[Some records]
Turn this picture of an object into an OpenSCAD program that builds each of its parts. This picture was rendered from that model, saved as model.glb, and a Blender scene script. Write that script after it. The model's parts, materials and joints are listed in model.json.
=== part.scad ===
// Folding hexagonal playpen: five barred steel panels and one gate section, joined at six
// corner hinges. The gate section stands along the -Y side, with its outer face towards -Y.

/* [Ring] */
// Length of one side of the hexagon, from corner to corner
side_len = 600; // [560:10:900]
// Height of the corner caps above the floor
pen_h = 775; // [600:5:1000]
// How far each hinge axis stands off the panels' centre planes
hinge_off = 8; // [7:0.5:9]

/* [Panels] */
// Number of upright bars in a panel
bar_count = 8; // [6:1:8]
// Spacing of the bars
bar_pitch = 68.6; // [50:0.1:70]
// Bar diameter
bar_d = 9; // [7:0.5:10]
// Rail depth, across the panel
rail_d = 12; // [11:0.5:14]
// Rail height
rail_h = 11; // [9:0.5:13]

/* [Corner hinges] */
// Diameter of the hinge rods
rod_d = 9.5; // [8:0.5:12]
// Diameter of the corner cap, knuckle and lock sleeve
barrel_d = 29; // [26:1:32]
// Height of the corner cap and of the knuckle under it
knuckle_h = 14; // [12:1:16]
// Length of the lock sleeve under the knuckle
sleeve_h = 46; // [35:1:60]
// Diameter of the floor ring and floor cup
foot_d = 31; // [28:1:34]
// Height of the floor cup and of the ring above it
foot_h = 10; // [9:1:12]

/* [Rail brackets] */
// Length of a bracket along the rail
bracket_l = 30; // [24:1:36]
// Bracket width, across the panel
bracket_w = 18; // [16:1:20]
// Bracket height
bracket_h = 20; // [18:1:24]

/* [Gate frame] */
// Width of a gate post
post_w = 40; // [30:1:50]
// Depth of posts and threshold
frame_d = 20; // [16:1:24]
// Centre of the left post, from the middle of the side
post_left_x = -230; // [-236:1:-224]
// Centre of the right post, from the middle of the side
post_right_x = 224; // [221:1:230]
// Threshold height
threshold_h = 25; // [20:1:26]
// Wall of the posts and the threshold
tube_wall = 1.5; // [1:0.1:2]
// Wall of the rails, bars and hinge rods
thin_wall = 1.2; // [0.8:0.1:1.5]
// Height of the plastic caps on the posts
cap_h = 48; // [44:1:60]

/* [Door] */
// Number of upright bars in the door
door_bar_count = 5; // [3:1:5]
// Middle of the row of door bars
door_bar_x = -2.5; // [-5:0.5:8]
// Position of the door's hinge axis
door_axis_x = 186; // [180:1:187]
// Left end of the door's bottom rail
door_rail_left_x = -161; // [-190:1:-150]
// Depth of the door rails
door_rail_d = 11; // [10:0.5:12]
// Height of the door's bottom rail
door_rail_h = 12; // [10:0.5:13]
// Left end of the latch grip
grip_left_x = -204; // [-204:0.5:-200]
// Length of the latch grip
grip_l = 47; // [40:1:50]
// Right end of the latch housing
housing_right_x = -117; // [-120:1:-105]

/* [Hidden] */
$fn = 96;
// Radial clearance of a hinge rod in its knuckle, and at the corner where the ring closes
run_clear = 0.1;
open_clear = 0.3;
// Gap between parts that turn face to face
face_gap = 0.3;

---

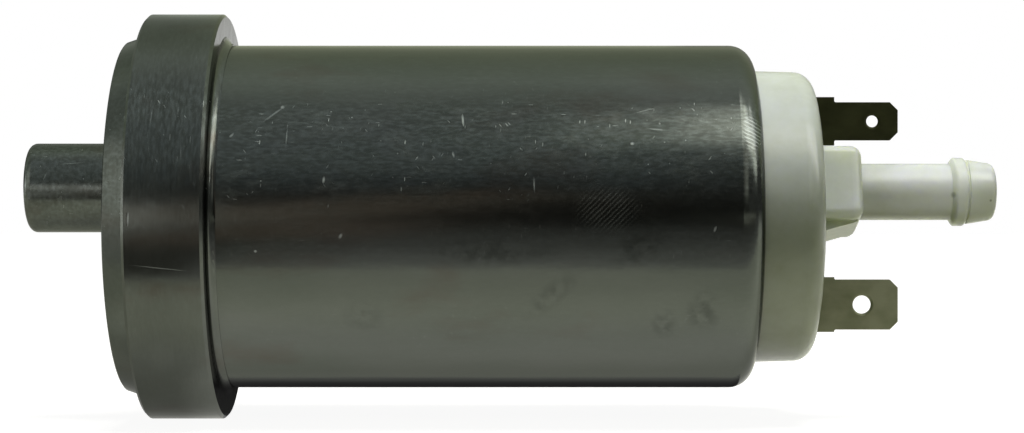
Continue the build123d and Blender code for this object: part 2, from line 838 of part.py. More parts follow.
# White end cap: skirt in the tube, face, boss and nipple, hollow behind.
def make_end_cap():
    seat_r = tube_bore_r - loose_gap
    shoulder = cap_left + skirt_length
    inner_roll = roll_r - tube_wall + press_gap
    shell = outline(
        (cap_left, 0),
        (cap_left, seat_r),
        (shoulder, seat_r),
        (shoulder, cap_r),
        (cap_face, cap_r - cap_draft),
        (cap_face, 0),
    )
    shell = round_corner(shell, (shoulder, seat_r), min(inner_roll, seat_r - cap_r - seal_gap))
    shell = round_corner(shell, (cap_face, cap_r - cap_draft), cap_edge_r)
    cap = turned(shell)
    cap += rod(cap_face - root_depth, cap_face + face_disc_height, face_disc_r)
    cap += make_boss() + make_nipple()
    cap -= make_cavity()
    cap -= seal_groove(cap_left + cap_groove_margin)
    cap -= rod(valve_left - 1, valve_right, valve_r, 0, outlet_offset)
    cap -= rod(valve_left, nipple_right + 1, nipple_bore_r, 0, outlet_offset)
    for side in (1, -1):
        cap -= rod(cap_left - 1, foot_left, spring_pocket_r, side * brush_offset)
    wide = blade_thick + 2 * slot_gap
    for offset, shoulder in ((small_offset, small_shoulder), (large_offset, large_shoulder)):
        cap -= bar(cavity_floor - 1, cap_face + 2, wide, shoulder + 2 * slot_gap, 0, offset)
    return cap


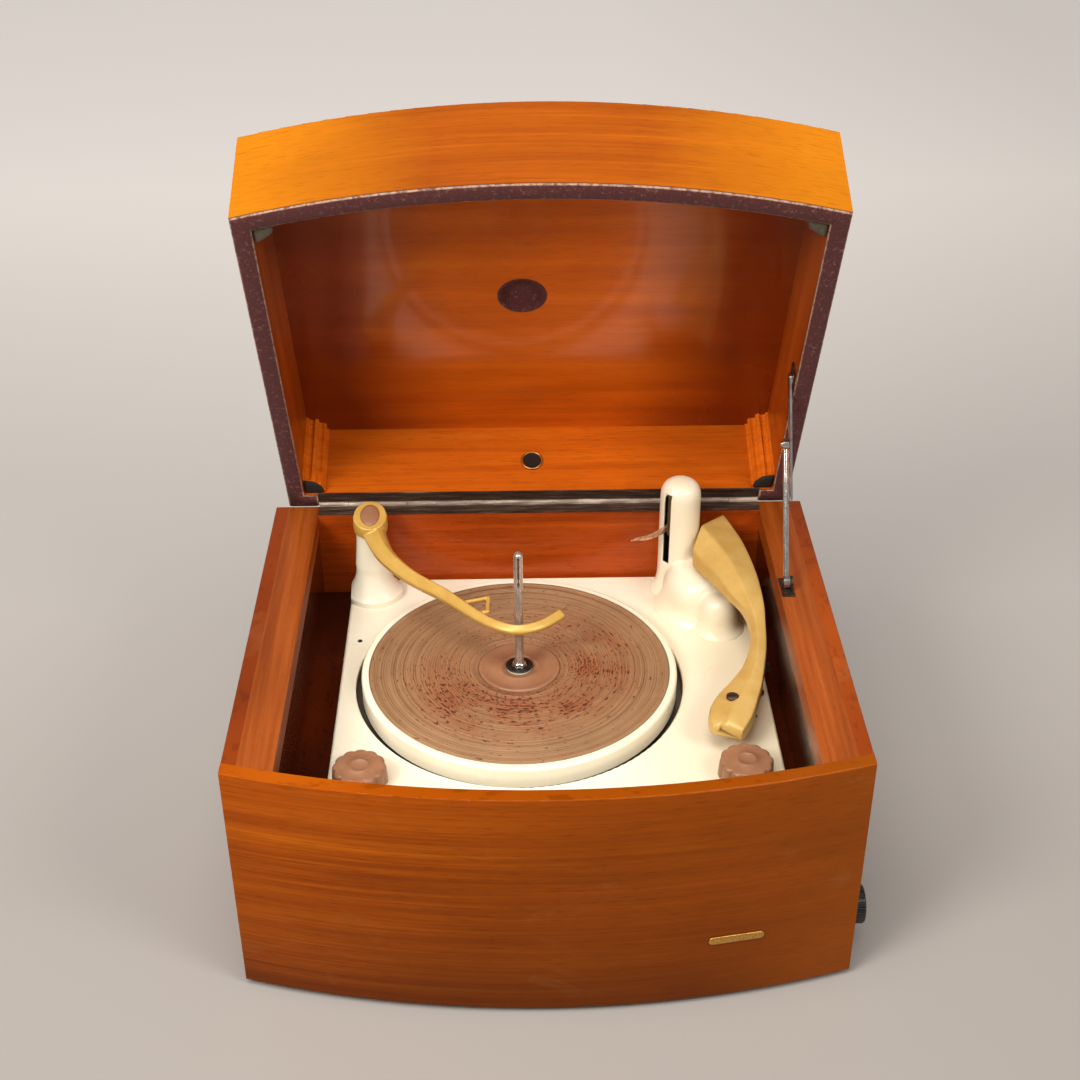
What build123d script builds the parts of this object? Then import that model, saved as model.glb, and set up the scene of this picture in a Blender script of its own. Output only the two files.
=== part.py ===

...

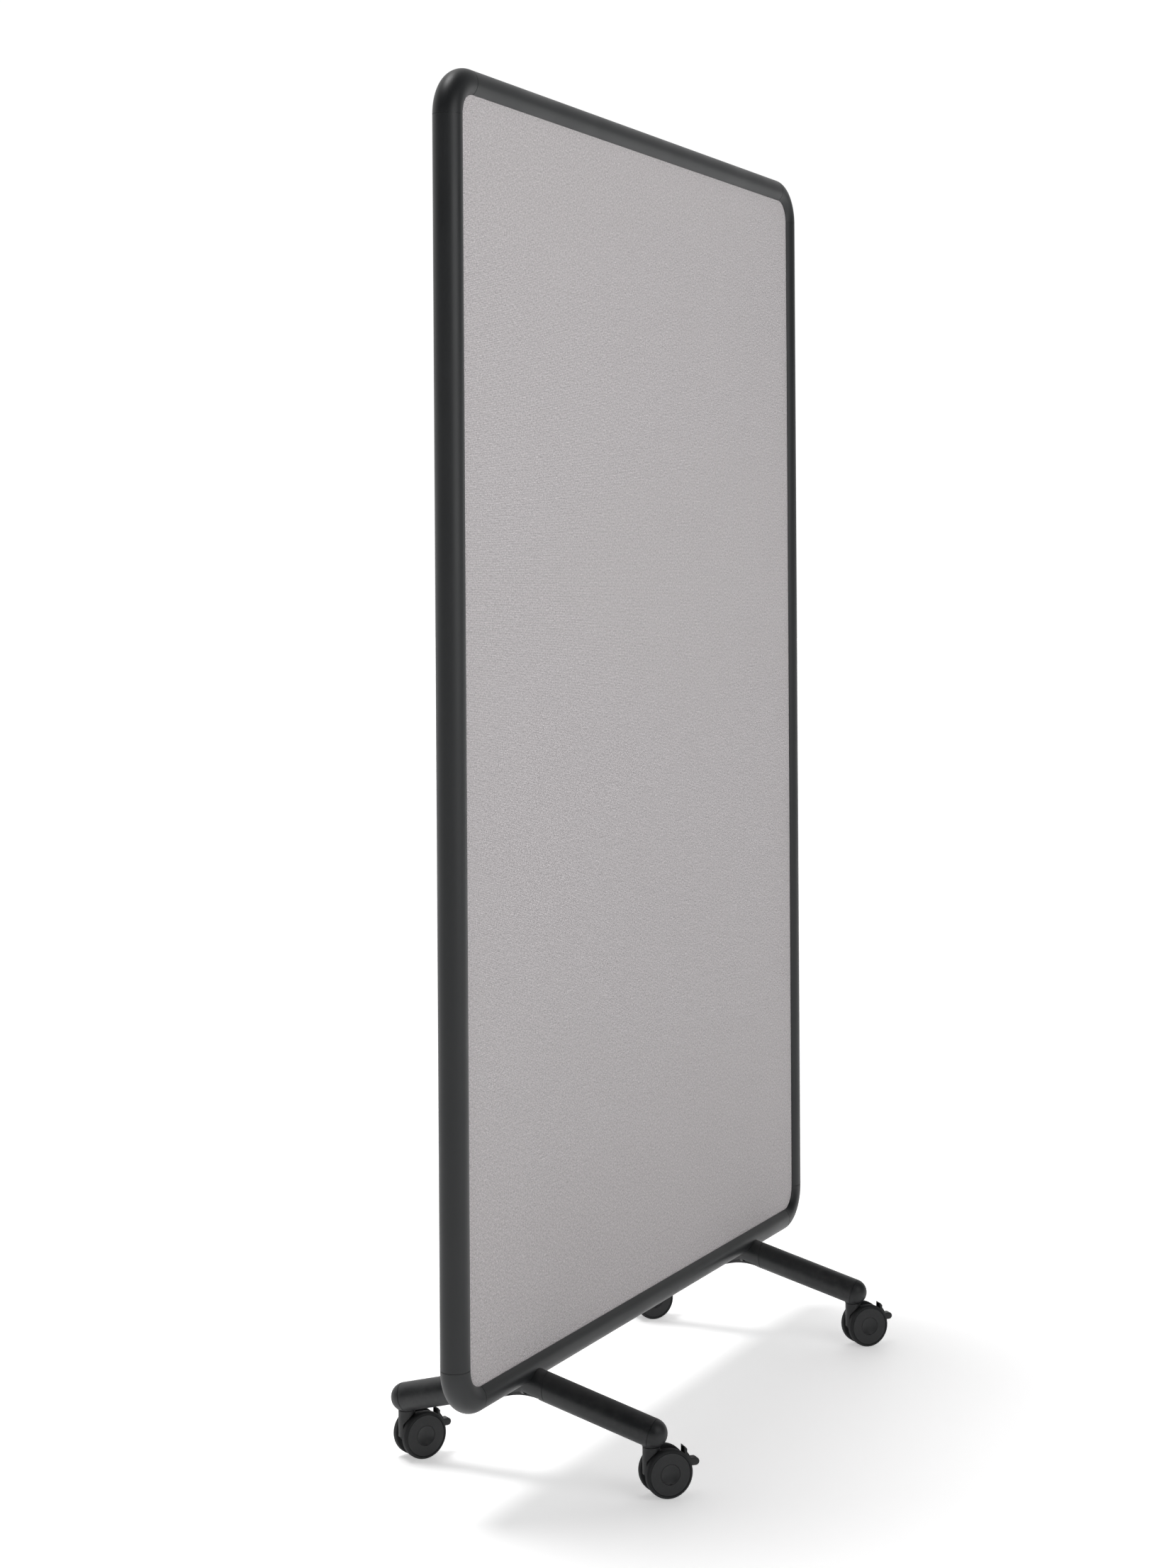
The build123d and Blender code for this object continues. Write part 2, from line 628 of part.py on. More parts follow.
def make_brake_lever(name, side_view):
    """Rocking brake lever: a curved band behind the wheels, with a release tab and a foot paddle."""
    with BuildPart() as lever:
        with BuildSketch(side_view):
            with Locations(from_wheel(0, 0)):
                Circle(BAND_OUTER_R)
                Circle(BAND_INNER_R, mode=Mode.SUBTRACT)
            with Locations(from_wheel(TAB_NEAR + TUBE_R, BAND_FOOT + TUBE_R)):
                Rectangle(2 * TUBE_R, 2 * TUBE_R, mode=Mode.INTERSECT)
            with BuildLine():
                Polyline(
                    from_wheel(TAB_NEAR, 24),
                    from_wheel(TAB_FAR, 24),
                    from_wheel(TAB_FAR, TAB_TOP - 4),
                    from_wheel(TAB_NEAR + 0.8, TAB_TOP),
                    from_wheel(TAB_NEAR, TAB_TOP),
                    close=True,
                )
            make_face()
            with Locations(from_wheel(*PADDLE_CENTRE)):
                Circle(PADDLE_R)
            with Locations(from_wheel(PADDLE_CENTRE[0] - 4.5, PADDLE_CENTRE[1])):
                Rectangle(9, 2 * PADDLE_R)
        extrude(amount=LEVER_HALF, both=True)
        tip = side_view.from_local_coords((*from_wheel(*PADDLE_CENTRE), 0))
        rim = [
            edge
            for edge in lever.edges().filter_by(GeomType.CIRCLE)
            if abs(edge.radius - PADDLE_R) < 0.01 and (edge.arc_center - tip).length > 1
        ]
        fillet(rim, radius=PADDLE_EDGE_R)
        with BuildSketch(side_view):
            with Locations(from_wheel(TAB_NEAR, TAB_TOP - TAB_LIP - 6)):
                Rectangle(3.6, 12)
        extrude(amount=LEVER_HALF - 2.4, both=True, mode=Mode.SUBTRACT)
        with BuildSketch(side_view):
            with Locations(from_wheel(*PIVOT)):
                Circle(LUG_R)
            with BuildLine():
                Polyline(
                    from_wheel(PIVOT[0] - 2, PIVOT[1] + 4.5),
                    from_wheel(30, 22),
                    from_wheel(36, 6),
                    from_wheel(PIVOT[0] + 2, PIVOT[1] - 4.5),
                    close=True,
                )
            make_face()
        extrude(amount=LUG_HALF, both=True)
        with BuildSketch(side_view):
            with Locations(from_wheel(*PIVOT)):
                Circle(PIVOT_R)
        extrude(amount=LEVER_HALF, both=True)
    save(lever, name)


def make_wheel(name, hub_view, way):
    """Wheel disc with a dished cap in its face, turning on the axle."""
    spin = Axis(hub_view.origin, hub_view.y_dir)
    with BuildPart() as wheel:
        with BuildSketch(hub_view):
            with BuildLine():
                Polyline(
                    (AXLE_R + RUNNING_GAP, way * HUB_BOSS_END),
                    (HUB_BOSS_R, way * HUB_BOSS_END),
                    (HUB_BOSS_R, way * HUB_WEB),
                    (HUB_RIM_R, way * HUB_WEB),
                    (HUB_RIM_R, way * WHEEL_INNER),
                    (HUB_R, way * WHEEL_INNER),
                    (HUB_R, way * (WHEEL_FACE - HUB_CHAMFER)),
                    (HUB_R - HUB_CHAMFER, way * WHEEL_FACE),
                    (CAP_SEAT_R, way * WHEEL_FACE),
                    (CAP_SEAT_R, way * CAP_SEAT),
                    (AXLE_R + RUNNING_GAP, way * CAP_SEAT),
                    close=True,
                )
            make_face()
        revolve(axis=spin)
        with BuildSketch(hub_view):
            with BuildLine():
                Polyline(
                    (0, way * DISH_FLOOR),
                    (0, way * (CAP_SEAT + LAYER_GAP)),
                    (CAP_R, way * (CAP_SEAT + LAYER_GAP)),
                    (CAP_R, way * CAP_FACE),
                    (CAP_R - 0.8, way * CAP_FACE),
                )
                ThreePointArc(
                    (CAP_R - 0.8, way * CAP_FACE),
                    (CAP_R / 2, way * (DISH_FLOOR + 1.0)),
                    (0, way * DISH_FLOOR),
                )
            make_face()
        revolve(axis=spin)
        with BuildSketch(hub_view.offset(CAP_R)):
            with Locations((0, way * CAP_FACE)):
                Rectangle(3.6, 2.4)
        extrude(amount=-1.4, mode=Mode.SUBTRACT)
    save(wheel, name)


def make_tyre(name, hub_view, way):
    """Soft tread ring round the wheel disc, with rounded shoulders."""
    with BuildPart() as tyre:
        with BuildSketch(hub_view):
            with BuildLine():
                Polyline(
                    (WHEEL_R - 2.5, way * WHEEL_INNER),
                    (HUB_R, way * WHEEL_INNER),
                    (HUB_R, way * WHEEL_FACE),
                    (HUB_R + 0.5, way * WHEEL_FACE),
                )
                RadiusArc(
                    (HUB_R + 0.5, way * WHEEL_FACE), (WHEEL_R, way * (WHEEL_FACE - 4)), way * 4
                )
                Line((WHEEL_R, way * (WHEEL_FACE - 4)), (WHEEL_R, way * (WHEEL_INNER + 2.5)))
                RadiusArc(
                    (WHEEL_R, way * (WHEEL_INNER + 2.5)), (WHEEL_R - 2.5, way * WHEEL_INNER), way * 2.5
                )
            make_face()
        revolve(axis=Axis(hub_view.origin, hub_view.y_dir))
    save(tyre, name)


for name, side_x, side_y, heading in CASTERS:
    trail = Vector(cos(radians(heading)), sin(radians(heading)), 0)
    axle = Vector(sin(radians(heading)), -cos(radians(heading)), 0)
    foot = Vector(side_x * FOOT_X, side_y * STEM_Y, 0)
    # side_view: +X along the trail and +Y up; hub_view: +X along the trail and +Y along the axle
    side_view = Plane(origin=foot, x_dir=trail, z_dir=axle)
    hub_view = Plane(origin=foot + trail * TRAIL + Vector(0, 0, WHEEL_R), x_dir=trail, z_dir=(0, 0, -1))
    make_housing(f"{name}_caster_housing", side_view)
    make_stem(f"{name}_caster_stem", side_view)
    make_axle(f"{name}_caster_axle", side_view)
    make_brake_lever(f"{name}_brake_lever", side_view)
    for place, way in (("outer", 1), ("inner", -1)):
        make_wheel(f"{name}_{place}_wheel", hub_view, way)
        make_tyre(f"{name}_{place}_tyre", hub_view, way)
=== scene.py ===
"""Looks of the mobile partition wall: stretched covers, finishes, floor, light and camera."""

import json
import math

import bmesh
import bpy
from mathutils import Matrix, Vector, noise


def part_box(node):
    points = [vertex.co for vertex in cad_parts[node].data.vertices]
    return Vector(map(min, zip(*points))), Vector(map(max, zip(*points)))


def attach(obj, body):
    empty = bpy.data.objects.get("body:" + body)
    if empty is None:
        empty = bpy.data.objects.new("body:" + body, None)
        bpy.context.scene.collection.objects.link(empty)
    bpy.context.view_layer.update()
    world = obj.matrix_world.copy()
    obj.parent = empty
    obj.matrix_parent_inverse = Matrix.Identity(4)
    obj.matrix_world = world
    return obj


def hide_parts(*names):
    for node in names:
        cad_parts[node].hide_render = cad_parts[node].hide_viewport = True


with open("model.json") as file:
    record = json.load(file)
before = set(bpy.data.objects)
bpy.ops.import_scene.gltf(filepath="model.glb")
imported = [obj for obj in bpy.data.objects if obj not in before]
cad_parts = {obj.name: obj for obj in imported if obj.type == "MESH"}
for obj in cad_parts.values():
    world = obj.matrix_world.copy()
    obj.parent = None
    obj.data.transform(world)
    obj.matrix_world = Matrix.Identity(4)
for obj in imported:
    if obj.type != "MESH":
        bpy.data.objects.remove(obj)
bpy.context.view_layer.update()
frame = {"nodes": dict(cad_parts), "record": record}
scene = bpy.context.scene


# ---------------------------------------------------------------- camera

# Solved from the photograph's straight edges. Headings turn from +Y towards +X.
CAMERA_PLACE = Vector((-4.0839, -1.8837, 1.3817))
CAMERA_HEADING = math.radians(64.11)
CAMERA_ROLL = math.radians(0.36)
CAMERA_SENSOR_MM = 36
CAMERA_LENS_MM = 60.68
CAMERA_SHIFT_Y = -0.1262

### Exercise
Repeat, unchanged, every line from the one that contains "for name, side_x, side_y, heading" to the one that contains "in imported if", including both, and no other line.

### Task solution
for name, side_x, side_y, heading in CASTERS:
    trail = Vector(cos(radians(heading)), sin(radians(heading)), 0)
    axle = Vector(sin(radians(heading)), -cos(radians(heading)), 0)
    foot = Vector(side_x * FOOT_X, side_y * STEM_Y, 0)
    # side_view: +X along the trail and +Y up; hub_view: +X along the trail and +Y along the axle
    side_view = Plane(origin=foot, x_dir=trail, z_dir=axle)
    hub_view = Plane(origin=foot + trail * TRAIL + Vector(0, 0, WHEEL_R), x_dir=trail, z_dir=(0, 0, -1))
    make_housing(f"{name}_caster_housing", side_view)
    make_stem(f"{name}_caster_stem", side_view)
    make_axle(f"{name}_caster_axle", side_view)
    make_brake_lever(f"{name}_brake_lever", side_view)
    for place, way in (("outer", 1), ("inner", -1)):
        make_wheel(f"{name}_{place}_wheel", hub_view, way)
        make_tyre(f"{name}_{place}_tyre", hub_view, way)
=== scene.py ===
"""Looks of the mobile partition wall: stretched covers, finishes, floor, light and camera."""

import json
import math

import bmesh
import bpy
from mathutils import Matrix, Vector, noise


def part_box(node):
    points = [vertex.co for vertex in cad_parts[node].data.vertices]
    return Vector(map(min, zip(*points))), Vector(map(max, zip(*points)))


def attach(obj, body):
    empty = bpy.data.objects.get("body:" + body)
    if empty is None:
        empty = bpy.data.objects.new("body:" + body, None)
        bpy.context.scene.collection.objects.link(empty)
    bpy.context.view_layer.update()
    world = obj.matrix_world.copy()
    obj.parent = empty
    obj.matrix_parent_inverse = Matrix.Identity(4)
    obj.matrix_world = world
    return obj


def hide_parts(*names):
    for node in names:
        cad_parts[node].hide_render = cad_parts[node].hide_viewport = True


with open("model.json") as file:
    record = json.load(file)
before = set(bpy.data.objects)
bpy.ops.import_scene.gltf(filepath="model.glb")
imported = [obj for obj in bpy.data.objects if obj not in before]
cad_parts = {obj.name: obj for obj in imported if obj.type == "MESH"}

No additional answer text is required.